Digital point-and-shoot cameras have become widespread consumer products, outselling film cameras, and including new features such as video and audio recording. Kodak announced in January 2004 that it would no longer sell reloadable 35 mm cameras in western Europe, Canada and the United States after the end of that year. Kodak was at that time a minor player in the reloadable film cameras market. In January 2006, Nikon followed suit and announced that they will stop the production of all but two models of their film cameras: the low-end Nikon FM10, and the high-end Nikon F6. On May 25, 2006, Canon announced they will stop developing new film SLR cameras.Though most new camera designs are now digital, a new 6x6cm/6x7cm medium format film camera was introduced in 2008 in a cooperation between Fuji and Voigtländer.



According to a survey made by Kodak in 2007, 75 percent of professional photographers say they will continue to use film, even though some embrace digital.

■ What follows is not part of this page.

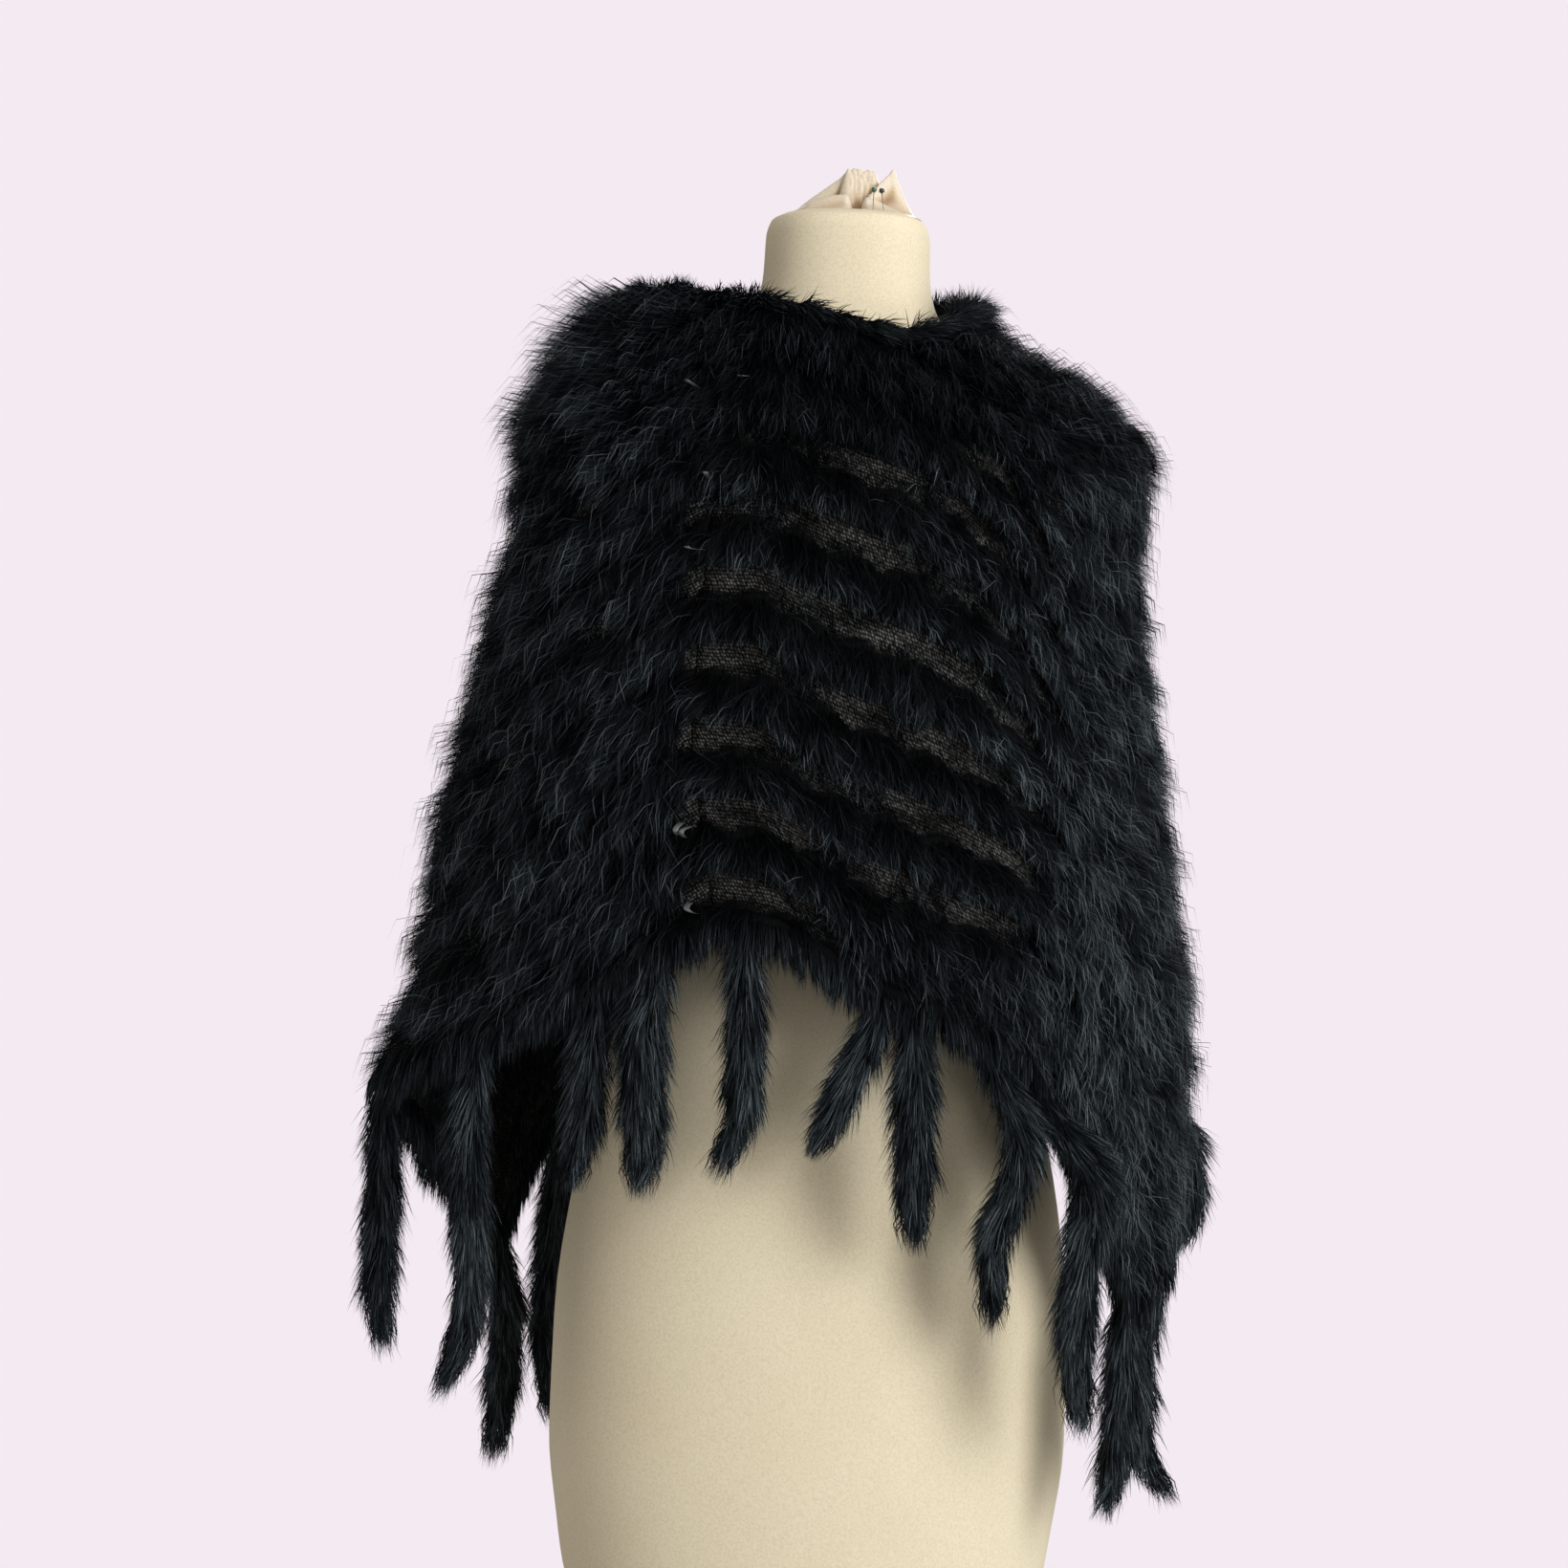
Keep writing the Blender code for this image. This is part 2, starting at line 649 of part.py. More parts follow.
def build():
    for old in list(bpy.data.objects):
        bpy.data.objects.remove(old)
    collection = bpy.data.collections.new("fur_poncho_on_dress_form")
    bpy.context.scene.collection.children.link(collection)

    fur = material("black_fur", FUR_COLOUR, FUR_ROUGHNESS)
    tail_fur = material("black_tail_fur", TAIL_COLOUR, TAIL_ROUGHNESS)
    jersey = material("cream_jersey", JERSEY_COLOUR, JERSEY_ROUGHNESS)
    satin = material("cream_gathered_jersey", JERSEY_COLOUR, JERSEY_ROUGHNESS)

    form_data = loft([form_ring(section) for section in FORM])
    bmesh.ops.recalc_face_normals(form_data, faces=form_data.faces)
    form_tree = BVHTree.FromBMesh(form_data)
    right = panel_columns(SEAM_AZIMUTH, form_tree)
    left = panel_columns(SEAM_AZIMUTH + HALF_TURN, form_tree)

    place("dress_form", form_data, jersey, collection)
    neck_top = FORM[-1].height
    place("neck_gather", loft([gather_ring(section, neck_top) for section in GATHER]), satin, collection)
    place("panel_right", panel_mesh(right), fur, collection)
    place("panel_left", panel_mesh(left), fur, collection)
    place("neck_edging", closed_strip([neck_roll_section(c) for c in right + left], True), fur, collection)
    place("hem_tails_right", edging_with_tails(right), tail_fur, collection)
    place("hem_tails_left", edging_with_tails(left), tail_fur, collection)


build()
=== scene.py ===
"""The looks of a knitted fur poncho on a limbless dress form: fur, knit, jersey, pins and light."""

import json
import math
from collections import namedtuple

import bpy
import numpy as np
from mathutils import Matrix, Vector, noise
from mathutils.bvhtree import BVHTree

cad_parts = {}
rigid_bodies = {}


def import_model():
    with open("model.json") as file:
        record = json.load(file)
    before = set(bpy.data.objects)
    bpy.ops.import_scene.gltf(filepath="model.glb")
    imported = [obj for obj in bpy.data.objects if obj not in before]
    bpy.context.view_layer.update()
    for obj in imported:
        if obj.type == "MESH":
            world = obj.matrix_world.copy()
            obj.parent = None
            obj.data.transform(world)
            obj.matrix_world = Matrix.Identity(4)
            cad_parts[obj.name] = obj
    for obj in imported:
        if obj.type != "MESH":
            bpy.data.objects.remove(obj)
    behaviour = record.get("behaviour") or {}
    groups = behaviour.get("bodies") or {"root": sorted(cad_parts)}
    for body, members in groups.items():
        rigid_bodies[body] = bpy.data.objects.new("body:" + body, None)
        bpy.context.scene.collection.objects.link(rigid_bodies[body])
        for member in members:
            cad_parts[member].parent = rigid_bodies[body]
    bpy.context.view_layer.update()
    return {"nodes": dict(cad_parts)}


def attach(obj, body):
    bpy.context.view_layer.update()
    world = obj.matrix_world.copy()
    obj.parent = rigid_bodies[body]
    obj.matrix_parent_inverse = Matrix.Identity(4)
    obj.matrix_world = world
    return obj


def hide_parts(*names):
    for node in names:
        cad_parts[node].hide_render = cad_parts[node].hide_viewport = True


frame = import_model()


def table(columns, *rows):
    """Rows of values with named columns."""
    row = namedtuple("Row", columns)
    return [row(*values) for values in rows]


HALF_TURN = 180.0
UP = np.array([0.0, 0.0, 1.0])
LEVEL = np.array([1.0, 1.0, 0.0])

# The photograph's view
CAMERA_AT = (-0.0305, -2.3, 0.549)
CAMERA_ROLL = math.radians(2.0)
FIELD_WIDTH = 1.066
SENSOR = 36.0
BACKDROP = (0.905, 0.826, 0.887, 1.0)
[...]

According to the U.S. survey results, more than two-thirds (68 percent) of professional photographers prefer the results of film to those of digital for certain applications including:



  • film’s superiority in capturing more information on medium and large format films (48 percent);

  • creating a traditional photographic look (48 percent);

  • capturing shadow and highlighting details (45 percent);

  • the wide exposure latitude of film (42 percent); and

  • archival storage (38 percent)


Digital imaging has raised many ethical concerns because of the ease of manipulating digital photographs in post processing. Many photojournalists have declared they will not crop their pictures, or are forbidden from combining elements of multiple photos to make "illustrations," passing them as real photographs. Today's technology has made picture editing relatively simple for even the novice photographer. However, recent changes of in-camera processing allows digital fingerprinting of RAW photos to verify against tampering of digital photos for forensics use.



Camera phones, combined with sites like Flickr, have led to a new kind of social photography.